-- Start --
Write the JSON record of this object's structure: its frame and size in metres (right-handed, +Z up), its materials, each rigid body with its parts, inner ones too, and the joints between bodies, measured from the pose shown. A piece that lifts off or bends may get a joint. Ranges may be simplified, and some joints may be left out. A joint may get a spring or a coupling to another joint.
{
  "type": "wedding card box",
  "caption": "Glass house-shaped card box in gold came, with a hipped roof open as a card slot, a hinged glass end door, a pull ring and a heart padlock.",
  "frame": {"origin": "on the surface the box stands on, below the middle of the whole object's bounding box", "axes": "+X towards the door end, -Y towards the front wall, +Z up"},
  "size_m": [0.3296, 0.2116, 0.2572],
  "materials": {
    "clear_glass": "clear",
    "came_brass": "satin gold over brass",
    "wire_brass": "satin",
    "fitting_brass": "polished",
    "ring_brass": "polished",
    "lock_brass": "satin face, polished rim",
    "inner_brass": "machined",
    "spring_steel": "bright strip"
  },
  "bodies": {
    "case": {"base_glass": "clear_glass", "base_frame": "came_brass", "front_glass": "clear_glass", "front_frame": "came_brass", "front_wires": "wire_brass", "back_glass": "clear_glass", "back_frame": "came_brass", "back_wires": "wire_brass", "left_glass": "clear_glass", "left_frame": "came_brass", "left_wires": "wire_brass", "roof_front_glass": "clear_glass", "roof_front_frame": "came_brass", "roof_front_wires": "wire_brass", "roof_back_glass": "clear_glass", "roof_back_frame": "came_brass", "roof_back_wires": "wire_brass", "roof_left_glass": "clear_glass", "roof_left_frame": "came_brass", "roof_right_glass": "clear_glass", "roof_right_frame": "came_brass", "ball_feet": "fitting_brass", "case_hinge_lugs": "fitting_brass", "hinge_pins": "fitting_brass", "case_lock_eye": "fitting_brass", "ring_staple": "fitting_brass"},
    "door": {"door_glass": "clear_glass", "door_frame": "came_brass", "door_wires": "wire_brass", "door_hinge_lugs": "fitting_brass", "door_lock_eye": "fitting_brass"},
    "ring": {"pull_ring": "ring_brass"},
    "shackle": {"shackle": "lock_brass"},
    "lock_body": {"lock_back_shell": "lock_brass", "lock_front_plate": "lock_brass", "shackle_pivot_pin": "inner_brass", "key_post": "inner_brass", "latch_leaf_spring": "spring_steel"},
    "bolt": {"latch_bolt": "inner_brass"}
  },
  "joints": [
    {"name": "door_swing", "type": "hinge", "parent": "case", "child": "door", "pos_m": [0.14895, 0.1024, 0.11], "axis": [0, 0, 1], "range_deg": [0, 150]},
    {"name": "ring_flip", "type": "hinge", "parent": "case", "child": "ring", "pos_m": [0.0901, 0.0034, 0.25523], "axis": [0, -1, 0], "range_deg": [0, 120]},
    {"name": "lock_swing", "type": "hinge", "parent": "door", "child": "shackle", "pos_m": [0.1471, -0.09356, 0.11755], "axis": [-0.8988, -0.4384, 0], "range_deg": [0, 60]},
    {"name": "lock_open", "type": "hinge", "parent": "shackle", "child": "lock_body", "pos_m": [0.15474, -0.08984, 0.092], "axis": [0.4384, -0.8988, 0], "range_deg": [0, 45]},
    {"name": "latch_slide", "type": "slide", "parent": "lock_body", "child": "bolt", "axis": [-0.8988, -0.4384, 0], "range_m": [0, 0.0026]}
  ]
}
-- End --
Exercise description
List all lines in the material containing the string "materials".

Result of this task
Write the JSON record of this object's structure: its frame and size in metres (right-handed, +Z up), its materials, each rigid body with its parts, inner ones too, and the joints between bodies, measured from the pose shown. A piece that lifts off or bends may get a joint. Ranges may be simplified, and some joints may be left out. A joint may get a spring or a coupling to another joint.
  "materials": {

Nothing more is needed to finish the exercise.